I silently wished that some of Graham’s evangelical zeal had been present and the central message of the Gospel better emphasized in the Catholic churches I attended. It too often seemed that we Catholics could leave church thinking the central requirement of the Gospel was that we be “nice,” that we “have a good day” and wish the same for others.

I don’t recall the rest of the preacher’s message, only that when it ended there was the usual altar call and hundreds, if not thousands, of us surged forward to be near the stage. As a Catholic, I often reflected on the irony of having an altar call where there was no altar, because there is no sacrifice to be offered. The present time, in most Protestant theologies, is not included in the “once and for all” sacrifice Christ made on Calvary. Still, we stood in front of the stage and the Rev.
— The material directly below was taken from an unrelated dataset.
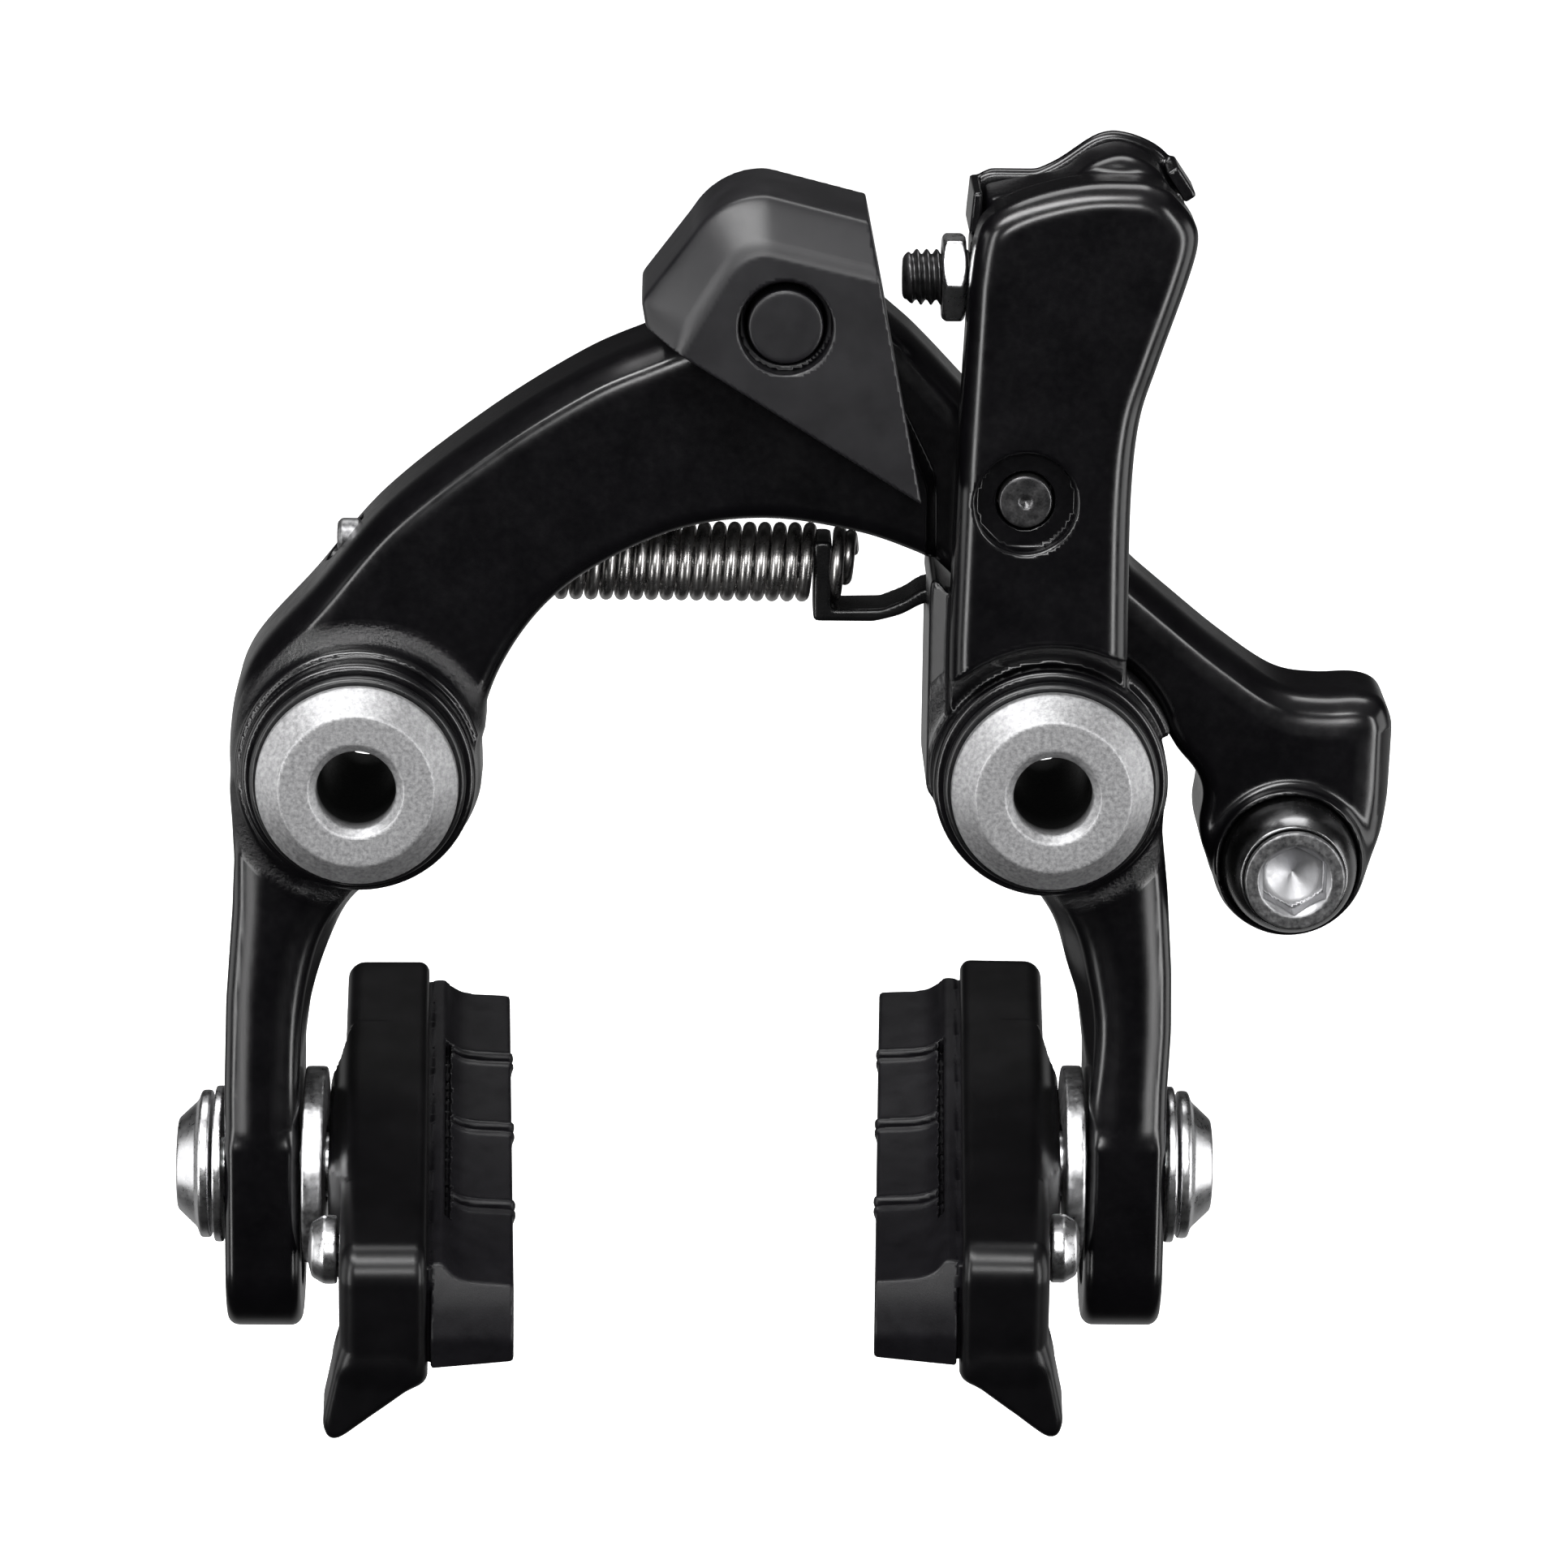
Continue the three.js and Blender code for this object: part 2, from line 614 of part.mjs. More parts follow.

Graham observed us with a warm smile.

“What a great day this is for Manchester,” he said with his soft Southern accent pronouncing Manchester as “Manchestuh.”

And church emissaries were already moving through the crowd, talking to people and beginning the process of recruiting. One approached me, since I had come forward as a participant, even though, as my visitor/councilor noted, I was covering the event as a reporter.

“Are you saved?” he asked.

“Yes,” I said.

“How do you know?”

I said something about Christ paying for my sins on the cross, which my interrogator accepted though he seemed to think it inadequate. It is always awkward and difficult for a Catholic to discuss salvation within the narrow confines of Protestant evangelical theology. Their system knows nothing of sacraments, priesthood, sacred Tradition, church hierarchy, Magisterium, the Church as the Mystical Body of Christ.

Suddenly it was all over and Billy Graham was gone. I probably could have followed him, as I had given, when asked, a recommendation to a member of the evangelical team as to where they might stop for a bite to eat on their way out of town.

I liked Billy Graham and was glad to have met him. Throughout his long and stellar career, he had remained above every scent of scandal. His peaching was, like the “Mere Christianity” of C.S. Lewis, free of both anti-Semitism and anti-Catholicism. Concerning the latter, he neither affirmed nor denied any specifically Catholic doctrines, leaving my dear grandmother, at hearing one of his sermons, complaining that he had said nothing about the Blessed Mother.

Unlike the prominent Catholic William F. Buckley Jr., Graham refused to be interviewed for Playboy magazine, unless the editors agreed to publish no girly pictures in the issue in which his “Candid Conversation” would appear. That was a deal killer.

He preached Salvation, with a capital “S.” Let us pray that one who labored so hard and traveled so far to bring salvation to others and others to it, has found for himself “the fullness of joy in His presence.”